In December 1998, the Mexican government submitted a diplomatic note requesting a three-year postponement of the bridge's removal in order to conduct an economic and ecotourism feasibility assessment in the area. The requested extension was approved through July 4, 2002. During an April 2002 meeting US and Mexican authorities, representatives continued discussions, and the two governments later exchanged diplomatic notes extending the suspension of the removal order until June 2003. Although that extension has since lapsed, bilateral negotiations between the US and Mexico remain ongoing to address the status of the moratorium.

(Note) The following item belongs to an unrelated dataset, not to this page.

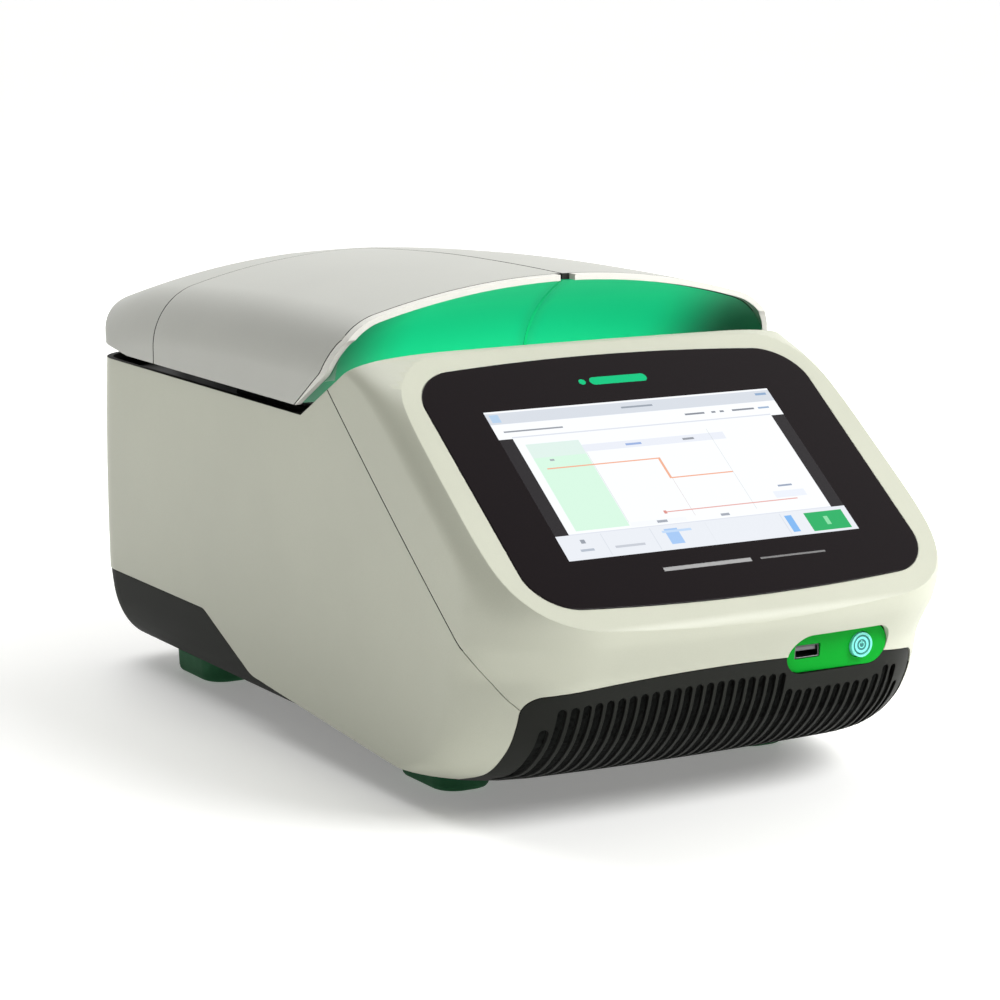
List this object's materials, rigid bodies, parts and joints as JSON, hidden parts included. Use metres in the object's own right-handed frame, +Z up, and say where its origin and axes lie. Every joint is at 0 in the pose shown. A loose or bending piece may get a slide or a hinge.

In May 2010, Presidents Obama and Calderon jointly recognized the Big Bend–Rio Bravo region as one of the most significant ecological complexes in North America and expressed support for its designation as a natural area of binational interest. On October 24, 2011, the two governments signed the Cooperative Action Plan for Conservation in the Big Bend–Rio Bravo Natural Area of Binational Interest. In September 2011, the Consortium of La Linda (COLINDA) placed its reopening proposal on hold pending guidance from the U.S. Interior Department and Mexico's SEMARNAT on the bridge's role in the broader binational conservation framework. No formal withdrawal or denial of the proposal has occurred.

In 2007, support for the bridge's reopening from the State of Texas was asserted in a resolution.

In 2003, the 78th Texas State Legislature passed a resolution supporting the reopening of the La Linda Bridge, noting that the bridge remained in good condition and local governments in the United States and Mexico supported its reopening as a border crossing.

In April 2025, the Texas Parks and Wildlife Department acquired 671 acres surrounding the bridge through a donation from The Nature Conservancy, which had purchased the land from the Kurie family heirs. The deed includes a public access condition requiring TPWD to allow public access to the Rio Grande Wild and Scenic River. COLINDA's bridge tract was explicitly excluded from the transaction and remains in COLINDA's ownership.